At least four of these risks are material enough to invalidate the trade if they materialize: a major operational miss, a sharp downturn in LNG exports, a failed refinancing leading to liquidity stress, or a dividend cut. Each would change our view and likely trigger an exit at or below the stop.
What would change my mind
I would become neutral or bear if the company reports a sharp decline in utilization or backlog on the next quarterly call, if free cash flow falls materially below the recent $119.6M level, or if management signals a pause in distributions to preserve liquidity. Conversely, I would add to the position if Archrock announces multi-year contract wins, further debt paydowns, or accelerates buybacks alongside growing dividend coverage.
Conclusion - clear stance
We rate Archrock a buy from a trade perspective with a primary swing target of $42.00 and a stop at $32.00. The combination of secular gas demand, steady aftermarket revenue, a rising dividend and manageable valuation underpins the call. Keep position size appropriate to a mid-risk swing trade and re-evaluate after the next quarter of results or any industry-moving headlines.
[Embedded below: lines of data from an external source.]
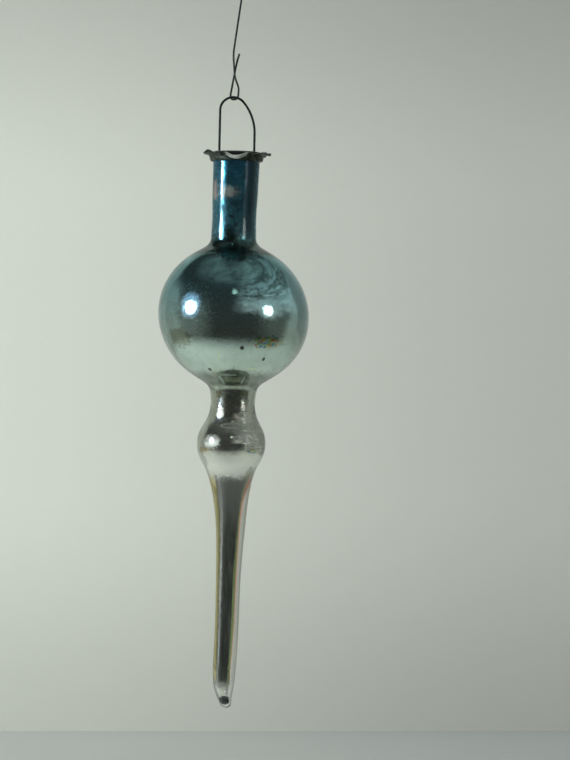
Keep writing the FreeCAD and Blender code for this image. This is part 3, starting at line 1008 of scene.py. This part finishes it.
def make_world():
    """What the silver mirrors: a dim room towards the camera, paler behind and overhead, two windows, a lamp
    and a pale feathery mass up and right. The camera itself sees a plain pale backdrop."""
    world = bpy.data.worlds.new("studio")
    world.use_nodes = True
    bpy.context.scene.world = world
    n = Nodes(world.node_tree)
    way = n.add("ShaderNodeTexCoord").outputs["Generated"]
    x, y, z = n.split(way)
    cloud = n.noise(way, 2.6, 3.0, 0.6, 0.6)
    fronds = n.stretched(way, (2.2, 3.5, 24.0), (0.5, -0.6, 0.3))
    fronds = n.ramp(n.noise(fronds, 1.0, 4.0, 0.62, 0.7), 0.47, 0.58)
    feathered = n.most(n.times(fronds, n.ramp(z, 0.9, 0.5, 0.3, 1.0)), n.ramp(z, 0.52, 0.34, 0.0, 0.5))
    ragged = n.swing(cloud, 0.7)
    plume = n.times(n.ramp(n.plus(x, ragged), 0.0, 0.5), n.ramp(n.plus(z, ragged), 0.02, 0.26), feathered)
    overhead = n.times(n.ramp(z, 0.7, 0.96), n.ramp(cloud, 0.36, 0.6, 0.25, 1.0), 0.8)

    room = (0.034, 0.036, 0.034)
    for mask, colour in ((n.times(n.ramp(x, -0.45, -1.0), n.ramp(z, 0.5, 0.1)), (0.14, 0.145, 0.13)),
                         (n.ramp(x, 0.5, 1.0), (0.09, 0.095, 0.085)),
                         (n.times(n.ramp(z, 0.0, -0.15), n.ramp(y, -0.1, 0.3)), (0.3, 0.31, 0.28)),
                         (n.times(n.ramp(y, 0.0, 0.3), n.ramp(z, 0.6, 0.3)), (0.26, 0.275, 0.25)),
                         (overhead, (0.2, 0.21, 0.2)),
                         (plume, (0.5, 0.52, 0.51)),
                         (n.ramp(y, 0.6, 0.95), (0.36, 0.37, 0.35))):
        room = n.mix(mask, room, colour)
    for azimuth, elevation, wide, high, soft, colour in GLOWS:
        room = n.mix(glow(n, way, azimuth, elevation, wide, high, soft), room, colour)
    seen = n.mix(n.add("ShaderNodeLightPath").outputs["Is Camera Ray"], room, (0.56, 0.59, 0.54))
    sky = n.add("ShaderNodeBackground")
    n.feed(sky.inputs["Color"], seen)
    out = n.add("ShaderNodeOutputWorld")
    n.feed(out.inputs["Surface"], sky.outputs[0])


def make_camera():
    """A level camera on the photograph's side."""
    data = bpy.data.cameras.new("camera")
    data.sensor_width = SENSOR
    data.lens = SENSOR * CAMERA_DISTANCE / VIEW_HEIGHT
    data.clip_start = 0.01
    camera = bpy.data.objects.new("camera", data)
    camera.location = CAMERA_AT + Vector((0, -CAMERA_DISTANCE, 0))
    camera.rotation_euler = (math.pi / 2, 0, 0)
    bpy.context.scene.collection.objects.link(camera)
    bpy.context.scene.camera = camera


def make_studio():
    """A plain pale wall and floor, what the ornament mirrors, the lamps and the camera."""
    wall = one_sided("wall_paint", (0.85, 0.872, 0.77), wall_shade)
    board = one_sided("board_paint", (0.7, 0.705, 0.65), board_shade)
    floor = one_sided("floor_paint", (0.8, 0.83, 0.8), floor_shade)
    table = one_sided("table_top", (0.95, 0.97, 0.93), table_shade)
    plane("floor", level(-STAGE_REACH, STAGE_REACH, -STAGE_REACH, WALL_Y), floor, False)
    plane("wall", upright(-STAGE_REACH, STAGE_REACH, 2), wall, False)
    plane("mirrored_table", level(-0.4, 0.4, -0.3, WALL_Y), table, True)
    plane("mirrored_board", upright(*BOARD, 0.35), board, True)
    make_world()
    lamp("window_light", -62, 8, 0.8, (0.4, 0.45), 4.5, (0.97, 0.99, 1.0))
    lamp("fill_light", 30, 40, 1.3, (0.6, 0.6), 1.1, (1.0, 0.99, 0.96))
    make_camera()
    bpy.context.scene.view_settings.view_transform = "Standard"


make_hook()
make_bail()
make_cap()
make_glass()
make_film()
make_residue()
make_studio()
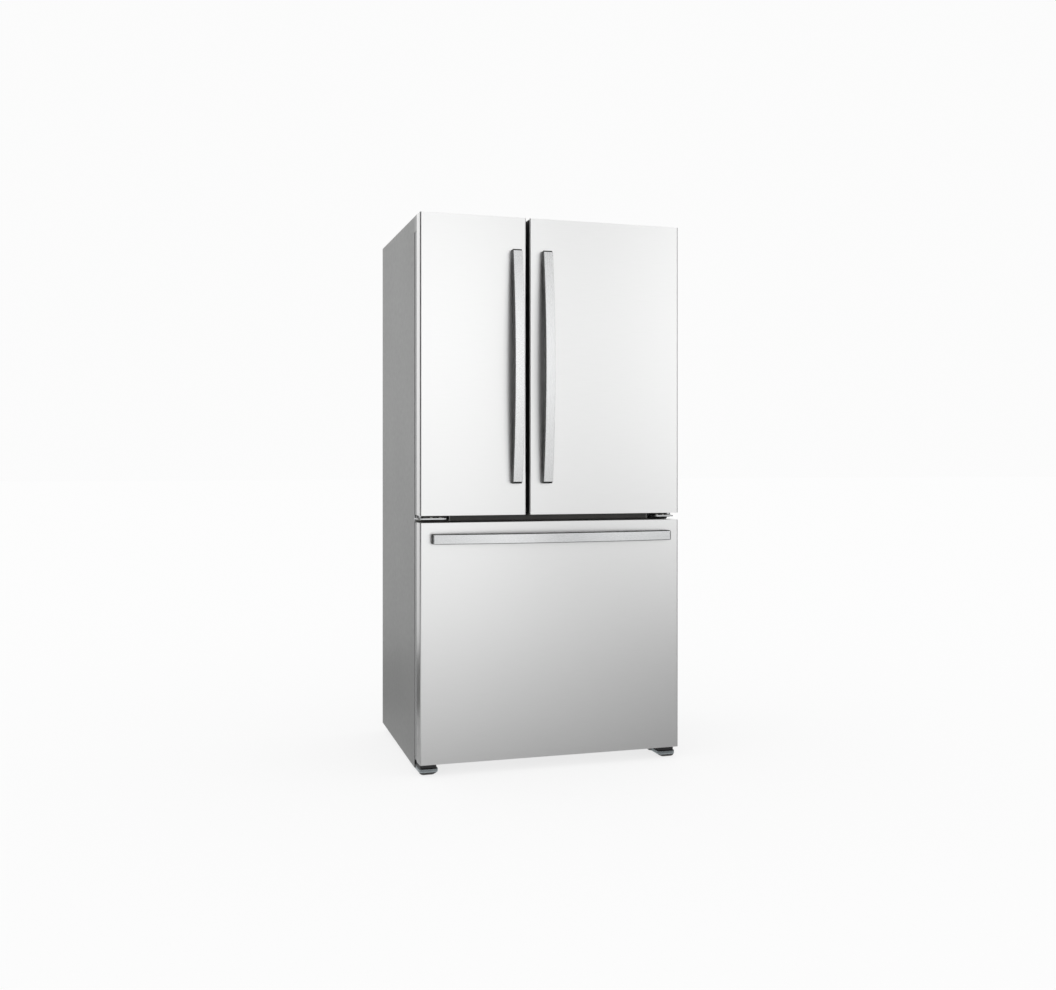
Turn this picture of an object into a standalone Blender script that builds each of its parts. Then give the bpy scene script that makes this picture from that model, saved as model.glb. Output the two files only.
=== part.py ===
"""A French door refrigerator with a bottom freezer drawer, as an assembly of separate pieces.

+X is the right-hand side seen from the front, the doors face -Y, and +Z is up. The origin is on the
floor, under the middle of the bounding box. Lengths are in metres.
"""

import math

import bmesh
import bpy
from mathutils import Matrix, Vector

# Overall size
WIDTH = 0.840
DEPTH = 0.711
HEIGHT = 1.700
HANDLE_PROUD = 0.050
FRONT = HANDLE_PROUD - DEPTH / 2  # the plane of the doors' front faces
BACK = DEPTH / 2
GAP = 0.0003  # between pieces that touch
CLEAR_OF = 0.01  # how far a cutter reaches past the face that it opens
SHEET = 0.0008  # a door's steel skin
CASE_SHEET = 0.001

# Doors and drawer
DOOR_LOW, DOOR_HIGH = 0.7845, 1.697
DRAWER_LOW, DRAWER_HIGH = 0.036, 0.763
LEFT_DOOR_WIDTH = 0.332
RIGHT_DOOR_WIDTH = 0.496
SKIN_DEPTH = 0.050
DOOR_DEPTH = 0.077
PANEL_FRONT = FRONT + SKIN_DEPTH + GAP
PANEL_BACK = FRONT + DOOR_DEPTH
CORNER_RADIUS = 0.005
CORNER_STEPS = 6
CAP_HEIGHT = 0.0122
GASKET_DEPTH = 0.0145
GASKET_WIDTH = 0.012
HINGE_IN = 0.010  # the hinge axis, in from the door's outer side
HINGE_Y = FRONT + 0.062
PIN_RADIUS = 0.005
PIN_BORE = 0.0065
NOTCH_WIDTH = 0.1085  # where the top hinge takes the place of the door's rear part
NOTCH_FLOOR = DOOR_HIGH - 0.049
RIB_LOW, RIB_HIGH = 1.010, 1.600
RIB_BACK = FRONT + 0.100
HINGE_RIB = (0.058, 0.070)
FREE_RIB = (0.049, 0.037)

# Handles
HANDLE_WIDTH = 0.029
HANDLE_END_PROUD = 0.025
STRAP = 0.020
POST = 0.030
HANDLE_LOW, HANDLE_HIGH = 0.8795, 1.598
DRAWER_HANDLE_INSET = 0.034
DRAWER_HANDLE_LOW, DRAWER_HANDLE_HIGH = 0.6993, 0.7303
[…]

Trade parameters recap: Buy $36.43, Stop $32.00, Target $42.00. Time horizon: mid term (45 trading days) as primary; monitor short term (10 trading days) and extend to long term (180 trading days) if fundamentals continue to improve.
Note: Key company actions to watch this calendar year include continued dividend policy announcements and any further debt redemptions or refinancing updates (CFO succession was disclosed on 03/26/2026 and may be relevant to future capital-allocation signals).